With a substantial share of its population in the United States and one of the highest levels of remittances in the world, Mexico has taken several steps to attract remittances and promote their investment. For instance, the government established the National Council for Mexican Communities Abroad in order to maintain ties with the Mexican diaspora in the United States. Mexican consulates in the US provide migrants with ID cards, which facilitate their access to banking services. In 2002, building on pre-existing schemes implemented at the state level, the federal Mexican government adopted the “Three for One” programme, whereby each dollar sent by migrants or migrants’ associations in the United States are matched with three additional dollars (one from each of the federal, state and local governments) in order to fund infrastructure projects. Finally, the state of Guanajuato has set up the “Adopt a Community” programme, aimed at channelling remittances into nine local sewing projects, and the federal government has recently launched a similar programme at a national scale.

Source: Sander, 2003.

The nature of these measures as well as their success and the constraints they met need to be better understood and to be shared with policy makers in other countries. In addition, access to land is likely to require investigation of more specific policy areas, particularly the extent to which land legislation provides adequate tenure security and ensures the transparency of land allocation procedures, and the overall policy framework makes agriculture economically profitable (see above, chapter 2).

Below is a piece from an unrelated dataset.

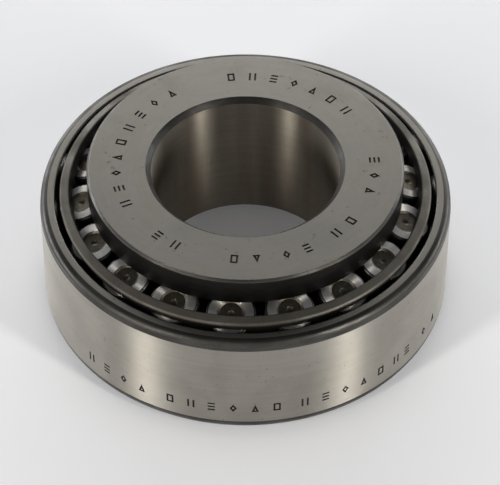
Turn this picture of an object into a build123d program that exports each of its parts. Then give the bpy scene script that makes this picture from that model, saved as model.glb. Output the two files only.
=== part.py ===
from build123d import *
import os
from math import asin, atan, cos, degrees, pi, radians, sin, tan

# Single-row tapered roller bearing, resting on the back face of its cup.
# Origin: on the bearing axis, in the plane of the cup's back face. +Z runs along the axis towards the
# cone's back face. Millimetres and degrees throughout.
#
# The cup raceway, the cone raceway and every roller's flank are cones that share one apex on the axis
# below the bearing, which is what lets the rollers roll without sliding.

# ---- Driving sizes: cone (inner ring) ----
bore_diameter = 33.338
cone_wall = 8.410            # bore to raceway, at the raceway's large end
cone_width = 27.783
cone_setback = 1.587         # cone's front face, above the cup's back face
small_end_land = 5.70        # cone's front face to the small end of its raceway
large_rib_height = 2.90      # rib's rim above the raceway's large end
small_rib_height = 1.40      # rib's rim above the raceway's small end
bore_chamfer = 0.90
rib_rim_chamfer = 0.40       # outer edge of the back face
rib_inner_chamfer = 0.80     # rib's rim, on the rollers' side
small_rib_round = 0.60
undercut_radius = 0.50       # grinding reliefs between raceway and ribs

# ---- Driving sizes: cup (outer ring) ----
cup_angle = 20.0             # half-angle of the cup raceway
cup_wall = 2.605             # raceway to outside, at the cup's front face
cup_width = 23.020
back_corner_radius = 2.80
front_corner_radius = 1.25
front_relief_depth = 0.08    # the turned corner lies this far under the ground outside
front_relief_length = 1.95   # from the front face to the ground outside
relief_ramp_length = 0.30
mouth_round = 0.40           # both inner edges of the raceway

# ---- Driving sizes: rollers ----
roller_count = 18
roller_diameter = 8.70       # at the large end, square to the flank
roller_setback = 1.43        # large end of the flank, below the cup's front face
roller_phase = 5.2           # polar angle of the first roller
roller_edge_round = 0.40
recess_depth = 0.35          # dished centre of the large end
recess_floor_inset = 0.45    # recess wall, measured along the end face
end_land = 1.50              # ground ring between the edge round and the recess
recess_edge_round = 0.15
dimple_radius = 0.60
dimple_depth = 0.35

# ---- Driving sizes: cage ----
cage_thickness = 1.90
cage_ring_width = 1.78       # large-end ring, from pocket end to edge
cage_small_reach = 3.60      # small-end pocket end to the bend's outer corner
cage_edge_round = 0.55
cage_inner_edge_round = 0.25
bend_inner_radius = 0.60
pocket_corner_round = 0.70

# ---- Clearances ----
running_clearance = 0.03     # roller to each raceway and to the large rib
small_rib_float = 0.40       # roller's small end to the small rib
cage_cup_clearance = 1.03
cage_rib_clearance = 0.40
pocket_side_clearance = 0.25
pocket_end_clearance = 0.30

# ---- Stamped control marks: plain geometric shapes, no lettering ----
mark_height = 1.90
mark_width = 1.30
mark_stroke = 0.34
mark_depth = 0.15
face_mark_margin = 5.20      # from the large rib's rim to the middle of the marks
face_mark_pitch = 9.8        # degrees from mark to mark
face_mark_groups = [(204.5, 9), (96.6, 7), (3.3, 3), (323.3, 2), (297.9, 2), (275.0, 2), (238.3, 2)]
side_mark_level = 6.30       # above the cup's back face
side_mark_pitch = 6.0
side_mark_groups = [(222.4, 4), (249.0, 2), (260.7, 4), (286.5, 6), (321.2, 1), (329.7, 2)]

# ---- Sizes that follow ----
bore_radius = bore_diameter / 2
raceway_radius = bore_radius + cone_wall
alpha = radians(cup_angle)
beta = atan(sin(alpha) / (raceway_radius / roller_diameter + cos(alpha))) / 2    # roller's half-taper
theta = alpha - beta                                                            # roller axis
gamma = alpha - 2 * beta                                                        # cone raceway
large_end = roller_diameter / 2 / sin(beta)     # apex to the roller's large end, along its axis
apex_height = cup_width - roller_setback - large_end / cos(beta) * cos(alpha)
mouth_radius = large_end / cos(beta) * sin(alpha) + roller_setback * tan(alpha)
outer_radius = mouth_radius + cup_wall
cone_back = cone_setback + cone_width
small_end = (cone_setback + small_end_land - apex_height) / cos(gamma) * cos(beta)
large_rib_radius = raceway_radius + large_rib_height
small_rib_radius = small_end / cos(beta) * sin(gamma) + small_rib_height


def end_plane_height(distance, radius):
    """Height, at a radius, of the plane square to a roller's axis at a distance from the apex."""
    return apex_height + (distance - radius * sin(theta)) / cos(theta)


def cone_track(distance):
    """Point of the cone raceway, at a distance from the apex measured along the roller's axis."""
    slant = distance / cos(beta)
    return slant * sin(gamma), apex_height + slant * cos(gamma)


def cup_line(slant, inset):
    """Point on a line parallel to the cup raceway and inset square from it."""
    radius = slant * sin(alpha) - inset * cos(alpha)
    return radius, apex_height + slant * cos(alpha) + inset * sin(alpha)


def cup_slant(distance, inset):
    """Where such a line crosses the plane square to a roller's axis at a distance from the apex."""
    return (distance - inset * sin(beta)) / cos(beta)


def turned(outline, relief_centres=()):
    """Solid of revolution about Z from corners given as (radius, height, corner radius).

    A round-bottomed relief groove is cut into the section at each of the relief centres.
    """
    points = [(radius, height) for radius, height, corner in outline]
    corners = [corner for radius, height, corner in outline]
    section = make_face(Plane.XZ * FilletPolyline(*points, radius=corners, close=True))
    for radius, height in relief_centres:
        section -= Plane.XZ * Pos(radius, height) * Circle(undercut_radius)
    return revolve(section, Axis.Z)


def mark_sketches():
    """The stamped shapes: twin bars, three dashes, a diamond, a triangle and a square."""
    bar = Rectangle(mark_stroke, mark_height)
    dash = Rectangle(mark_width, mark_stroke)
    bar_offset = (mark_width - mark_stroke) / 2
    dash_offset = (mark_height - mark_stroke) / 2
    twin_bars = Pos(-bar_offset, 0) * bar + Pos(bar_offset, 0) * bar
    dashes = dash + Pos(0, dash_offset) * dash + Pos(0, -dash_offset) * dash
    side = mark_width / 2
    top = mark_height / 2
    diamond = Polygon((-side, 0), (0, -top), (side, 0), (0, top))
    triangle = Polygon((-side, -top), (side, -top), (0, top))
    outlines = [diamond, triangle, Rectangle(mark_width, mark_height)]
    framed = [outline - offset(outline, -mark_stroke) for outline in outlines]
    return [twin_bars, dashes] + framed


def mark_angles(groups, pitch):
    """Polar angles of every mark, group by group, from (first angle, count)."""
    return [first + pitch * step for first, count in groups for step in range(count)]


def make_cup():
    back_radius = mouth_radius - cup_width * tan(alpha)
    relief_radius = outer_radius - front_relief_depth
    ground_top = cup_width - front_relief_length
    return turned([
        (back_radius, 0, mouth_round),
        (outer_radius, 0, back_corner_radius),
        (outer_radius, ground_top, 0),
        (relief_radius, ground_top + relief_ramp_length, 0),
        (relief_radius, cup_width, front_corner_radius),
        (mouth_radius, cup_width, mouth_round),
    ])


def make_cone():
    rib_face = large_end + running_clearance
    small_face = small_end - small_rib_float
    rib_foot = cone_track(rib_face)
    small_foot = cone_track(small_face)
    rim_bottom = end_plane_height(rib_face, large_rib_radius) + rib_inner_chamfer
    chamfer_radius = large_rib_radius - rib_inner_chamfer
    return turned([
        (bore_radius + bore_chamfer, cone_setback, 0),
        (small_rib_radius, cone_setback, small_rib_round),
        (small_rib_radius, end_plane_height(small_face, small_rib_radius), 0),
        (*small_foot, 0),
        (*rib_foot, 0),
        (chamfer_radius, end_plane_height(rib_face, chamfer_radius), 0),
        (large_rib_radius, rim_bottom, 0),
        (large_rib_radius, cone_back - rib_rim_chamfer, 0),
        (large_rib_radius - rib_rim_chamfer, cone_back, 0),
        (bore_radius + bore_chamfer, cone_back, 0),
        (bore_radius, cone_back - bore_chamfer, 0),
        (bore_radius, cone_setback + bore_chamfer, 0),
    ], relief_centres=[rib_foot, small_foot])


def make_roller():
    """Roller standing on its own axis, with the shared apex at the origin.

    Its large end is ground to a sphere about the apex, which a flat end square to the axis cannot match:
    the large rib's face is a cone, and the two then keep their clearance all the way across.
    """
    small_radius = small_end * tan(beta) - running_clearance
    large_radius = large_end * tan(beta) - running_clearance
    recess_radius = large_radius - roller_edge_round - end_land
    floor_radius = recess_radius - recess_floor_inset
    floor_height = large_end - recess_depth
    body = turned([
        (0, small_end, 0),
        (small_radius, small_end, roller_edge_round),
        (large_radius, large_end, roller_edge_round),
        (recess_radius, large_end, recess_edge_round),
        (floor_radius, floor_height, recess_edge_round),
        (dimple_radius, floor_height, 0),
        (0, floor_height - dimple_depth, 0),
    ])
    return body & Sphere(large_end)


def make_pocket_cutter():
    """Enlarged roller that opens one pocket, with the shared apex at the origin."""
    small_cut = small_end - pocket_end_clearance
    large_cut = large_end + pocket_end_clearance
    return turned([
        (0, small_cut, 0),
        (small_cut * tan(beta) + pocket_side_clearance, small_cut, pocket_corner_round),
        (large_cut * tan(beta) + pocket_side_clearance, large_cut, pocket_corner_round),
        (0, large_cut, 0),
    ])


def at_roller(index, shape):
    """Moves a shape from the roller's own frame to the place of roller number index."""
    turn = roller_phase + index * 360 / roller_count
    return Pos(0, 0, apex_height) * Rot(0, 0, turn) * Rot(0, degrees(theta), 0) * shape


def make_cage():
    outer_inset = cage_cup_clearance
    inner_inset = cage_cup_clearance + cage_thickness
    edge_slant = cup_slant(large_end + pocket_end_clearance, outer_inset) + cage_ring_width
    bend_slant = cup_slant(small_end - pocket_end_clearance, outer_inset) - cage_small_reach
    bend_radius, flange_bottom = cup_line(bend_slant, outer_inset)
    flange_top = flange_bottom + cage_thickness
    inner_slant = (flange_top - apex_height - inner_inset * sin(alpha)) / cos(alpha)
    flange_radius = small_rib_radius + cage_rib_clearance
    shell = turned([
        (flange_radius, flange_bottom, cage_inner_edge_round),
        (bend_radius, flange_bottom, bend_inner_radius + cage_thickness),
        (*cup_line(edge_slant, outer_inset), cage_edge_round),
        (*cup_line(edge_slant, inner_inset), cage_inner_edge_round),
        (*cup_line(inner_slant, inner_inset), bend_inner_radius),
        (flange_radius, flange_top, cage_inner_edge_round),
    ])
    cutter = make_pocket_cutter()
    return shell - [at_roller(index, cutter) for index in range(roller_count)]


def stamp_face(cone):
    """Stamps the ring of marks into the cone's back face."""
    shapes = mark_sketches()
    radius = large_rib_radius - face_mark_margin
    cutters = []
    for order, angle in enumerate(mark_angles(face_mark_groups, -face_mark_pitch)):
        place = Rot(0, 0, angle) * Pos(radius, 0, cone_back - mark_depth) * Rot(0, 0, -90)
        cutters.append(extrude(place * shapes[order % len(shapes)], 2 * mark_depth))
    return cone - cutters


def stamp_side(cup):
    """Stamps the band of marks into the cup's outside."""
    shapes = mark_sketches()
    cutters = []
    for order, angle in enumerate(mark_angles(side_mark_groups, side_mark_pitch)):
        place = Rot(0, 0, angle) * Pos(outer_radius - mark_depth, 0, side_mark_level) * Rot(90, 0, 90)
        cutters.append(extrude(place * shapes[order % len(shapes)], 2 * mark_depth))
    return cup - cutters


nodes = {"cup": stamp_side(make_cup()), "cone": stamp_face(make_cone()), "cage": make_cage()}
roller = make_roller()
for index in range(roller_count):
    nodes[f"roller_{index + 1:02d}"] = at_roller(index, roller)

os.makedirs("parts", exist_ok=True)
for name, shape in nodes.items():
    export_step(shape, f"parts/{name}.step")

print("outer diameter", round(2 * outer_radius, 4), "bearing width", round(cone_back, 3))
print("apex height", round(apex_height, 4), "roller axis", round(degrees(theta), 4), "degrees")
print("roller taper", round(degrees(beta), 4), "cone raceway", round(degrees(gamma), 4), "degrees")
print("roller length", round(large_end - small_end, 3), "pitch radius", round(large_end * sin(theta), 3))
print("rib rim radius", round(large_rib_radius, 3), "mouth radius", round(mouth_radius, 3))
print("gap between rollers", round(2 * large_end * (asin(sin(theta) * sin(pi / roller_count)) - beta), 3))
print("cage turns per cone turn", round(sin(gamma) / (sin(gamma) + sin(alpha)), 6))
spin_ratio = -sin(alpha) * sin(gamma) / (sin(beta) * (sin(alpha) + sin(gamma)))
print("roller turns in its pocket per cone turn", round(spin_ratio, 6))
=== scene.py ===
# %% [markdown]
# # A tapered roller bearing, piece by piece
#
# The bearing has four kinds of piece: an outer ring (the cup), an inner ring (the cone), a pressed
# steel cage and eighteen tapered rollers. The frame that is loaded first gives each of them its place
# and the joint that it turns on. Everything below makes the surfaces that are seen.

# %% Load the frame
from math import atan, atan2, ceil, cos, degrees, pi, radians, sin, sqrt, tan

import bmesh
import bpy
from mathutils import Matrix, Vector


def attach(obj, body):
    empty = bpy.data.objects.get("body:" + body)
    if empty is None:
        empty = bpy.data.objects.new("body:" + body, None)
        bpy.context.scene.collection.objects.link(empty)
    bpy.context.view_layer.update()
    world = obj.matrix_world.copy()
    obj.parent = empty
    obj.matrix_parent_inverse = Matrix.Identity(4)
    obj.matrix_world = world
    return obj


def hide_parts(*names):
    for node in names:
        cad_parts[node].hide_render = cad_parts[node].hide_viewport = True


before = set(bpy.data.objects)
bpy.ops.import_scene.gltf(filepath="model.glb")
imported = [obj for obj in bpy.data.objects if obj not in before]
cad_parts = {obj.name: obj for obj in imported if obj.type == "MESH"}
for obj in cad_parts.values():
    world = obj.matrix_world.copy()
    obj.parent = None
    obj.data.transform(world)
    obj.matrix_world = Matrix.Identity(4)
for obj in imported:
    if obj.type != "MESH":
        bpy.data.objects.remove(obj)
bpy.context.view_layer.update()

MM = 0.001

# %% [markdown]
# ## The sizes that every piece shares
#
# A tapered bearing only rolls without sliding when all of its cones meet in one point on the axis,
# the apex. The cup's raceway, the cone's raceway and the flanks of the rollers are worked out from
# that point, in millimetres, with the same numbers as the solid model. alpha is the half-angle of the
# cup's raceway, gamma that of the cone's, beta that of a roller, and theta is how far a roller leans.

# %% Driving sizes
BORE = 16.669                # radius of the cone's bore
CUP_WIDTH = 23.020
CONE_WIDTH = 27.783
CONE_FOOT = 1.587            # the cone's front face above the cup's back face
ROLLERS = 18
ROLLER_DIAMETER = 8.70       # at the large end, before the running gap
FIRST_ROLLER = radians(5.2)
RUNNING_GAP = 0.03           # between a roller and what it rolls on
CONE_WALL = 8.410            # bore to raceway at the large end
CUP_WALL = 2.605             # raceway to outside at the mouth
SETBACK = 1.43               # the rollers' large ends below the cup's front face
SMALL_RIB_WIDTH = 5.70
RIB_HEIGHT = 2.90
SMALL_RIB_HEIGHT = 1.40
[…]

Remittances, land and decentralization

Besides national policy frameworks, decisions concerning remittance use are affected by policy and institutional factors at local level. For instance, where decentralization is in place and local governments have been transferred land management responsibilities (e.g. Senegal; chapter 3), remittance flows can provide an invaluable source of finance for local development, but also alter power relations within the community. The transparency of decision-making concerning land allocation, and the extent to which it successfully takes into account the interests of both migrant and non-migrant households, are key for local democracy and equitable development. More research is needed better to understand these processes and their outcomes, and ways to improve transparency and representation of different interests.

Working also in destination countries

It is hard to think of further work on migration and development without involving migrants and their associations. In this study, interviewing migrants in their destination countries added a whole new perspective to the fieldwork, especially in the case of Senegal, where we managed to match migrants in France and households in Senegal. Besides research, a whole body of work could be carried out to strengthen the capacity of migrant associations, which are already involved in developmental activities, to tackle themselves some of the issues highlighted by this study. Indeed, the migrant associations we met were eager to receive support from development agencies, both financial and technical.

Policy measures in destination countries are also likely to substantially affect remittance flows, particularly those affecting migrants’ labour and other rights. While it is generally thought that remittance flows will continue to increase, the tightening of immigration policies in major destination countries may affect those flows. Indeed, as time and generations go by, remittances from existing migrants tend to decrease, and the arrival of new migrants may be necessary to reinvigorate remittance flows. Moreover, the effects on remittance flows of recent policy measures designed to counteract international terrorism and its financial basis are very little understood. A better understanding of these issues is crucial. Indeed, efforts to attract and promote best use of remittance flows in the home countries may be of limited impact if those flows are constrained at their source.